State Rep. Terri Bryant says she will run for the 58th state Senate seat, in the wake of Paul Schimpf's announcement that he will not seek re-election in 2020.

In a Tuesday morning news release, Bryant, a Republican from Murphysboro, said the people of southern Illinois deserve a state senator with a strong conservative record. She was elected to the 115th house seat in 2014 and reelected in 2018.

"I have voted no on Mike Madigan for Speaker of the House every time I've had the chance," Bryant said in the release. "I voted no on the progressive income tax hike proposal, no on unrestricted taxpayer funding for abortion at any stage of pregnancy, no on overreaching gun control legislation, and no on legalizing recreational cannabis."

No other candidates have so far announced for the Republican primary in the 58th state Senate District. The district covers much of southwestern Illinois including Randolph, Perry and Jackson counties, and encompasses the 115th and 116th state House districts. State Sen. Paul Schimpf announced last week he will finish out his first term in the Senate but will not file to run in the 2020 Republican primary.
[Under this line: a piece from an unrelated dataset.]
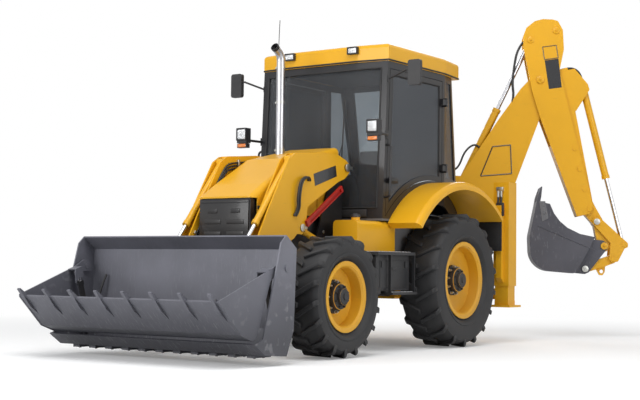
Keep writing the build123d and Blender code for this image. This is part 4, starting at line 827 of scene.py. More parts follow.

"Although I am honored to represent the people of the 58th District in Springfield and enjoy serving as their state senator, I am unable to commit to serving an additional term that would start in 2021," the statement reads.

"Therefore, I will not be a candidate for re-election in the upcoming campaign cycle. I will continue to serve as state senator and I am focused on making the remainder of my term as effective as possible for the people of southern Illinois."

Schimpf, from Waterloo, was elected in 2016.

Bryant's release focused on her conservative credentials. "I am running ... to fight against the liberal-progressive agenda being pushed on the people of Southern Illinois by corrupt Chicago politicians," Bryant said. "As your next state senator, I will work to stamp out corruption, reign in out of control spending, and defend our Constitutional rights."

"I will continue to stand against the leftist-progressive transformation of our once great state of Illinois."

In her first full term as state representative, Bryant was the chief sponsor of six bills that were signed into law. One of those, "Molly's Law", extends the statute of limitations for victims' families to sue in cases of wrongful death that remain suspicious. It was named for Molly Young, who died in 2012 from a gunshot wound to the head. Authorities classed her death as suicide, but her father, Larry, believes she was murdered.

During the spring 2019 legislative Session, Bryant voted no on several legislative initiatives that she said were too far to the left of the political scale. Bryant was one of a handful of Republicans state representatives who crossed the aisle in 2017 to end the two-year-plus budget impasse, voting with Democrats to override then-Gov. Bruce Rauner's veto. Bryant did it, she said, because of the immense harm being done to southern Illinoisans by the impasse.